A woman walks past Drum Tower during morning rush hour as Beijing, China, is hit by a sandstorm, March 15, 2021.

160,000: A massive sandstorm is set to engulf around 160,000 square miles of China (an area roughly the size of California) in a thick orange smog of dust and pollutants, leading to hundreds of flight cancellations and raising health concerns. Erratic weather and dirty air often combine to produce smog events like this in China and Mongolia, like the famous, "airpocalypse" of 2013.

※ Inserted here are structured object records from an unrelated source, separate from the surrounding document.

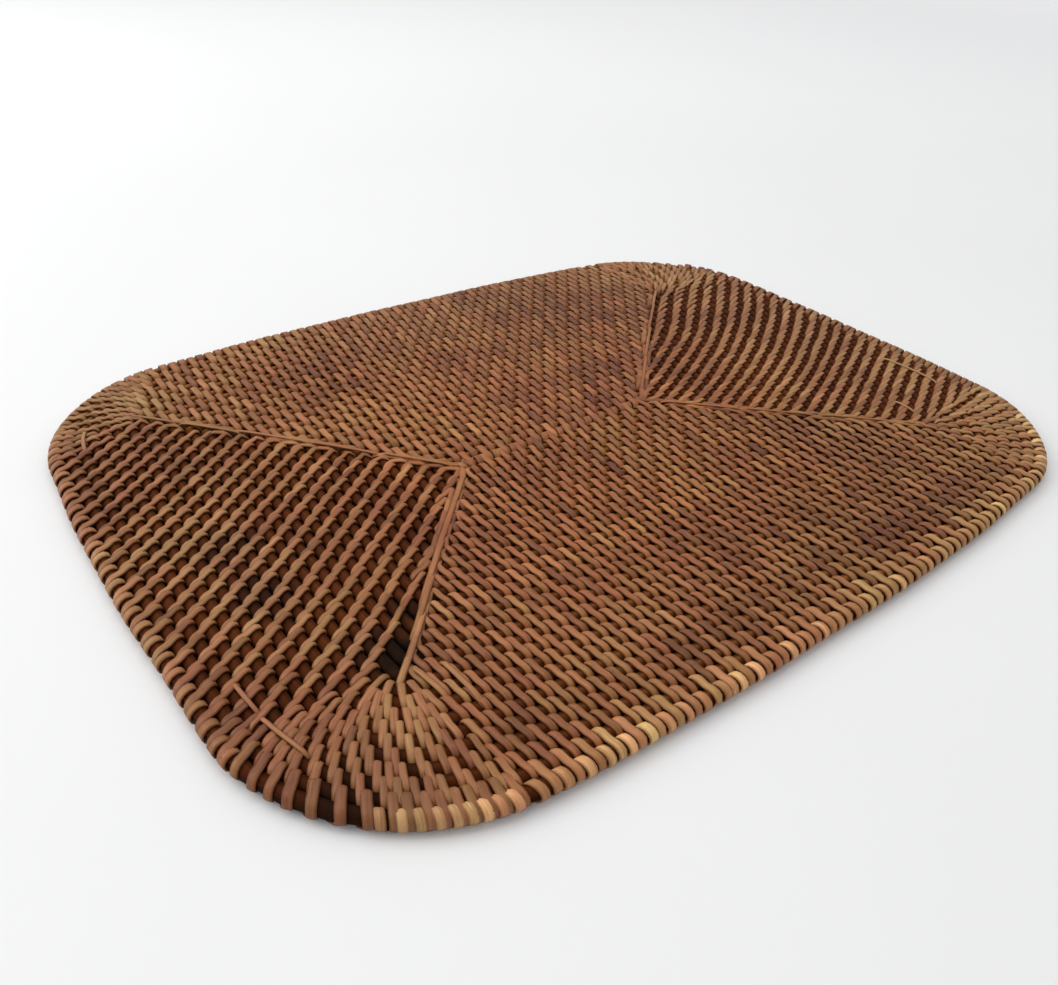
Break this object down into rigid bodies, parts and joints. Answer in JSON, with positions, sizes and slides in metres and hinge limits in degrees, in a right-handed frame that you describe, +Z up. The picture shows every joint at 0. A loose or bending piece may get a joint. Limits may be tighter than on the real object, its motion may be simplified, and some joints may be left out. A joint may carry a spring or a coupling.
{
  "type": "rattan placemat",
  "caption": "Flat rounded-rectangle placemat of coiled cane bound with split rattan strands, lying on its underside.",
  "frame": {"origin": "middle of the underside, on the surface that the mat lies on", "axes": "+X along the long side, +Y along the short side, +Z up through the thickness"},
  "size_m": [0.406, 0.3, 0.0068],
  "materials": {
    "binding_strand": "satin split rattan, stained mid brown, with pale worn crowns",
    "core_cane": "dark brown stained round cane, satin"
  },
  "bodies": {
    "root": {"mat": "binding_strand"}
  },
  "joints": []
}
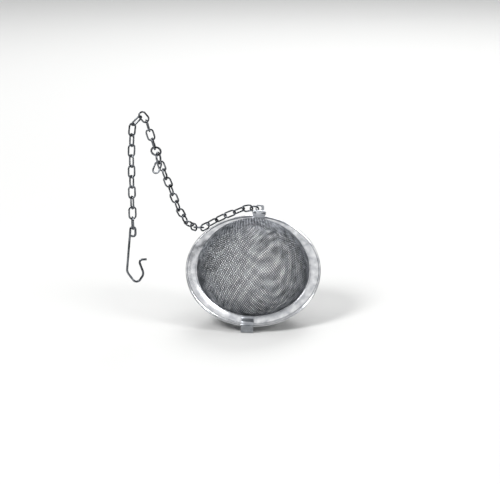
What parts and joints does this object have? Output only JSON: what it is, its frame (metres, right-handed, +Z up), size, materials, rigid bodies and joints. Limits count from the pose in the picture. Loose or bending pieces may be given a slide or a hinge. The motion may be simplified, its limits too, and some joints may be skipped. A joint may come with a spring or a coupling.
{
  "type": "tea infuser",
  "caption": "Hinged wire-mesh ball tea infuser with flanged rims and a clip, on a fine link chain that ends in a wire hook for the rim of a cup.",
  "frame": {"origin": "on the surface that the ball lies on, in line with the middle of the glass that the chain is draped over, 2.5 mm to the left of the ball's centre and 10 mm in front of it", "axes": "+Z up, +X to the right seen from the front, +Y away from the front, towards the hinge"},
  "size_m": [0.078, 0.0506, 0.0886],
  "materials": {
    "woven_mesh": "fine woven stainless wire cloth",
    "polished_steel": "pressed and polished stainless sheet",
    "chain_wire": "bright drawn stainless wire"
  },
  "bodies": {
    "lower_half": {"lower_mesh_bowl": "woven_mesh", "lower_rim": "polished_steel", "lower_hinge_leaf": "polished_steel", "hinge_pin": "polished_steel", "latch_catch": "polished_steel"},
    "upper_half": {"upper_mesh_bowl": "woven_mesh", "upper_rim": "polished_steel", "upper_hinge_leaf": "polished_steel", "latch_clip": "polished_steel"},
    "lug_ring": {"lug_ring": "chain_wire"},
    "chain_link_01": {"chain_link_01": "chain_wire"},
    "chain_link_02": {"chain_link_02": "chain_wire"},
    "chain_link_03": {"chain_link_03": "chain_wire"},
    "chain_link_04": {"chain_link_04": "chain_wire"},
    "chain_link_05": {"chain_link_05": "chain_wire"},
    "chain_link_06": {"chain_link_06": "chain_wire"},
    "chain_link_07": {"chain_link_07": "chain_wire"},
    "chain_link_08": {"chain_link_08": "chain_wire"},
    "chain_link_09": {"chain_link_09": "chain_wire"},
    "chain_link_10": {"chain_link_10": "chain_wire"},
    "chain_link_11": {"chain_link_11": "chain_wire"},
    "chain_link_12": {"chain_link_12": "chain_wire"},
    "chain_link_13": {"chain_link_13": "chain_wire"},
    "chain_link_14": {"chain_link_14": "chain_wire"},
    "chain_link_15": {"chain_link_15": "chain_wire"},
    "chain_link_16": {"chain_link_16": "chain_wire"},
    "chain_link_17": {"chain_link_17": "chain_wire"},
    "lower_join_ring": {"lower_join_ring": "chain_wire"},
    "upper_join_ring": {"upper_join_ring": "chain_wire"},
    "chain_link_18": {"chain_link_18": "chain_wire"},
    "chain_link_19": {"chain_link_19": "chain_wire"},
    "chain_link_20": {"chain_link_20": "chain_wire"},
    "chain_link_21": {"chain_link_21": "chain_wire"},
    "chain_link_22": {"chain_link_22": "chain_wire"},
    "chain_link_23": {"chain_link_23": "chain_wire"},
    "chain_link_24": {"chain_link_24": "chain_wire"},
    "chain_link_25": {"chain_link_25": "chain_wire"},
    "chain_link_26": {"chain_link_26": "chain_wire"},
    "chain_link_27": {"chain_link_27": "chain_wire"},
    "chain_link_28": {"chain_link_28": "chain_wire"},
    "chain_link_29": {"chain_link_29": "chain_wire"},
    "chain_link_30": {"chain_link_30": "chain_wire"},
    "chain_link_31": {"chain_link_31": "chain_wire"},
    "chain_link_32": {"chain_link_32": "chain_wire"},
    "hook": {"hook": "chain_wire"},
    "spare_link": {"spare_link": "chain_wire"}
  },
  "joints": [
    {"name": "lid_hinge", "type": "hinge", "parent": "lower_half", "child": "upper_half", "pos_m": [0.00505, 0.03236, 0.0393], "axis": [-0.9962, 0.0668, 0.056], "range_deg": [0, 115]},
    {"name": "lug_ring_swing", "type": "hinge", "parent": "lower_half", "child": "lug_ring", "pos_m": [0.00466, 0.03579, 0.04065], "axis": [0, -0.6428, 0.766], "range_deg": [-30, 0]},
    {"name": "chain_link_01_swing", "type": "hinge", "parent": "lug_ring", "child": "chain_link_01", "pos_m": [0.00151, 0.03601, 0.04082], "axis": [0.4247, -0.6099, 0.6691], "range_deg": [-30, 0]},
    {"name": "chain_link_02_swing", "type": "hinge", "parent": "chain_link_01", "child": "chain_link_02", "pos_m": [-0.00186, 0.03359, 0.04075], "axis": [0.356, -0.567, -0.7428], "range_deg": [-30, 30]},
    {"name": "chain_link_03_swing", "type": "hinge", "parent": "chain_link_02", "child": "chain_link_03", "pos_m": [-0.00572, 0.033, 0.03939], "axis": [0.0011, 0.7046, -0.7096], "range_deg": [0, 30]},
    {"name": "chain_link_04_swing", "type": "hinge", "parent": "chain_link_03", "child": "chain_link_04", "pos_m": [-0.00942, 0.03167, 0.03807], "axis": [-0.47, 0.7117, 0.5221], "range_deg": [-30, 30]},
    {"name": "chain_link_05_swing", "type": "hinge", "parent": "chain_link_04", "child": "chain_link_05", "pos_m": [-0.01307, 0.0303, 0.03666], "axis": [-0.1176, -0.5165, 0.8481], "range_deg": [-30, 6]},
    {"name": "chain_link_06_swing", "type": "hinge", "parent": "chain_link_05", "child": "chain_link_06", "pos_m": [-0.01627, 0.02828, 0.03503], "axis": [0.7238, -0.6714, -0.1594], "range_deg": [-30, 15]},
    {"name": "chain_link_07_swing", "type": "hinge", "parent": "chain_link_06", "child": "chain_link_07", "pos_m": [-0.01912, 0.02538, 0.03474], "axis": [-0.1626, -0.1215, -0.9792], "range_deg": [-30, 30]},
    {"name": "chain_link_08_swing", "type": "hinge", "parent": "chain_link_07", "child": "chain_link_08", "pos_m": [-0.02116, 0.02185, 0.03552], "axis": [-0.8827, 0.4678, -0.0447], "range_deg": [-30, 30]},
    {"name": "chain_link_09_swing", "type": "hinge", "parent": "chain_link_08", "child": "chain_link_09", "pos_m": [-0.02302, 0.01857, 0.03721], "axis": [0.1025, 0.5457, 0.8317], "range_deg": [-30, 30]},
    {"name": "chain_link_10_swing", "type": "hinge", "parent": "chain_link_09", "child": "chain_link_10", "pos_m": [-0.02473, 0.01552, 0.03944], "axis": [0.9307, -0.2853, 0.229], "range_deg": [-30, 30]},
    {"name": "chain_link_11_swing", "type": "hinge", "parent": "chain_link_10", "child": "chain_link_11", "pos_m": [-0.02621, 0.01316, 0.04251], "axis": [-0.1085, -0.8131, -0.5719], "range_deg": [-30, 30]},
    {"name": "chain_link_12_swing", "type": "hinge", "parent": "chain_link_11", "child": "chain_link_12", "pos_m": [-0.02758, 0.01103, 0.04579], "axis": [-0.9475, 0.2587, -0.188], "range_deg": [-30, 30]},
    {"name": "chain_link_13_swing", "type": "hinge", "parent": "chain_link_12", "child": "chain_link_13", "pos_m": [-0.02878, 0.00919, 0.04931], "axis": [0.1454, 0.8721, 0.4672], "range_deg": [-30, 30]},
    {"name": "chain_link_14_swing", "type": "hinge", "parent": "chain_link_13", "child": "chain_link_14", "pos_m": [-0.02995, 0.00747, 0.0529], "axis": [0.95, -0.2549, 0.1802], "range_deg": [-30, 30]},
    {"name": "chain_link_15_swing", "type": "hinge", "parent": "chain_link_14", "child": "chain_link_15", "pos_m": [-0.0311, 0.00575, 0.0565], "axis": [-0.1503, -0.8794, -0.4517], "range_deg": [-30, 30]},
    {"name": "chain_link_16_swing", "type": "hinge", "parent": "chain_link_15", "child": "chain_link_16", "pos_m": [-0.03227, 0.00409, 0.06012], "axis": [-0.9477, 0.2583, -0.1876], "range_deg": [-30, 30]},
    {"name": "chain_link_17_swing", "type": "hinge", "parent": "chain_link_16", "child": "chain_link_17", "pos_m": [-0.03343, 0.00244, 0.06374], "axis": [0.1523, 0.8823, 0.4453], "range_deg": [-30, 30]},
    {"name": "lower_join_ring_swing", "type": "hinge", "parent": "chain_link_17", "child": "lower_join_ring", "pos_m": [-0.03459, 0.00081, 0.06738], "axis": [0.9485, -0.2571, 0.1849], "range_deg": [-30, 30]},
    {"name": "upper_join_ring_swing", "type": "hinge", "parent": "lower_join_ring", "child": "upper_join_ring", "pos_m": [-0.0356, -0.0005, 0.07069], "axis": [-0.1697, -0.9056, -0.3887], "range_deg": [-30, 30]},
    {"name": "chain_link_18_swing", "type": "hinge", "parent": "upper_join_ring", "child": "chain_link_18", "pos_m": [-0.03636, -0.00151, 0.07336], "axis": [-0.9512, 0.2537, -0.1757], "range_deg": [-30, 30]},
    {"name": "chain_link_19_swing", "type": "hinge", "parent": "chain_link_18", "child": "chain_link_19", "pos_m": [-0.03742, -0.00287, 0.07707], "axis": [0.0294, 0.9472, 0.3192], "range_deg": [-30, 30]},
    {"name": "chain_link_20_swing", "type": "hinge", "parent": "chain_link_19", "child": "chain_link_20", "pos_m": [-0.03839, -0.00413, 0.08091], "axis": [0.9698, 0.0549, 0.2377], "range_deg": [-30, 30]},
    {"name": "chain_link_21_swing", "type": "hinge", "parent": "chain_link_20", "child": "chain_link_21", "pos_m": [-0.03927, -0.00526, 0.0848], "axis": [0.2744, -0.9291, -0.2479], "range_deg": [-30, 24]},
    {"name": "chain_link_22_swing", "type": "hinge", "parent": "chain_link_21", "child": "chain_link_22", "pos_m": [-0.04175, -0.00654, 0.08601], "axis": [0.5817, 0.3735, -0.7226], "range_deg": [-30, 30]},
    {"name": "chain_link_23_swing", "type": "hinge", "parent": "chain_link_22", "child": "chain_link_23", "pos_m": [-0.0445, -0.00774, 0.08318], "axis": [-0.5617, 0.827, -0.0247], "range_deg": [-24, 30]},
    {"name": "chain_link_24_swing", "type": "hinge", "parent": "chain_link_23", "child": "chain_link_24", "pos_m": [-0.0448, -0.00807, 0.07906], "axis": [-0.8273, -0.5611, 0.0262], "range_deg": [-30, 30]},
    {"name": "chain_link_25_swing", "type": "hinge", "parent": "chain_link_24", "child": "chain_link_25", "pos_m": [-0.04499, -0.00799, 0.07491], "axis": [0.5611, -0.8277, -0.0103], "range_deg": [-30, 30]},
    {"name": "chain_link_26_swing", "type": "hinge", "parent": "chain_link_25", "child": "chain_link_26", "pos_m": [-0.0451, -0.00802, 0.07077], "axis": [0.8277, 0.5611, -0.0054], "range_deg": [-30, 30]},
    {"name": "chain_link_27_swing", "type": "hinge", "parent": "chain_link_26", "child": "chain_link_27", "pos_m": [-0.04514, -0.008, 0.06662], "axis": [-0.5611, 0.8277, 0.0028], "range_deg": [-30, 30]},
    {"name": "chain_link_28_swing", "type": "hinge", "parent": "chain_link_27", "child": "chain_link_28", "pos_m": [-0.04517, -0.008, 0.06247], "axis": [-0.8277, -0.5611, -0.0023], "range_deg": [-30, 30]},
    {"name": "chain_link_29_swing", "type": "hinge", "parent": "chain_link_28", "child": "chain_link_29", "pos_m": [-0.04516, -0.008, 0.05832], "axis": [0.5611, -0.8277, 0.0047], "range_deg": [-30, 30]},
    {"name": "chain_link_30_swing", "type": "hinge", "parent": "chain_link_29", "child": "chain_link_30", "pos_m": [-0.04513, -0.008, 0.05417], "axis": [0.8735, 0.4868, 0.0077], "range_deg": [-30, 30]},
    {"name": "chain_link_31_swing", "type": "hinge", "parent": "chain_link_30", "child": "chain_link_31", "pos_m": [-0.04509, -0.008, 0.05002], "axis": [-0.4088, 0.9126, -0.0039], "range_deg": [-30, 30]},
    {"name": "chain_link_32_swing", "type": "hinge", "parent": "chain_link_31", "child": "chain_link_32", "pos_m": [-0.04506, -0.008, 0.04587], "axis": [-0.9447, -0.3278, -0.0093], "range_deg": [-30, 30]},
    {"name": "hook_swing", "type": "hinge", "parent": "chain_link_32", "child": "hook", "pos_m": [-0.04502, -0.008, 0.04172], "axis": [0.2442, -0.9697, 0], "range_deg": [-30, 30]},
    {"name": "spare_link_swing", "type": "hinge", "parent": "lower_join_ring", "child": "spare_link", "pos_m": [-0.03492, -0.00086, 0.06671], "axis": [0.3147, 0.83, -0.4605], "range_deg": [-30, 30]}
  ]
}
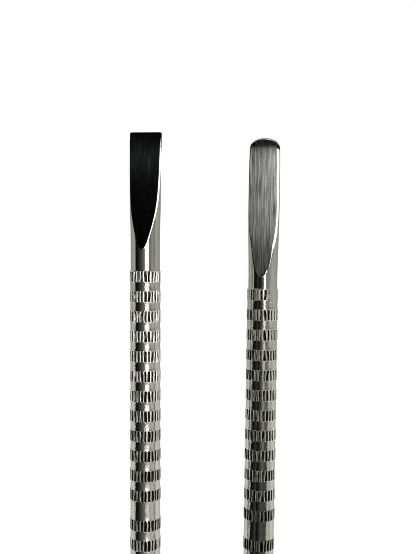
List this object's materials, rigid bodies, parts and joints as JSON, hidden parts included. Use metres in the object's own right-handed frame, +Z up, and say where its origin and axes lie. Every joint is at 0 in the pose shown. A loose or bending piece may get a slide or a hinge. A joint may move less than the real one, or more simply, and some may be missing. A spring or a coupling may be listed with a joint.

54: Afghanistan's National Statistics and Information Authority will officially recognize an additional 54 ethnic groups for the purposes of censuses and national identification cards. Previously there were just 14. While supporters say this is a win for oft-persecuted ethnic minorities in Afghanistan, critics say it will intensify ethnic-tensions at a precarious political moment.

13: After months of conflict between the Ethiopian government and nationalist forces in the Tigray region, only 13 percent of medical clinics in the hard-hit area are functional, according to Doctors Without Borders. Clinics and hospitals have been vandalized, looted, or used as makeshift bases by Eritrean soldiers who are aiding Ethiopia's military campaign there, the group says.

3: A year after it was the early epicenter of the pandemic, Italy is now experiencing wave number three of infections, and most of the country will be under a fresh lockdown at least until the Easter holiday. More than 100,000 Italians have died from COVID, and so far only 8 percent of Italians have received a vaccine.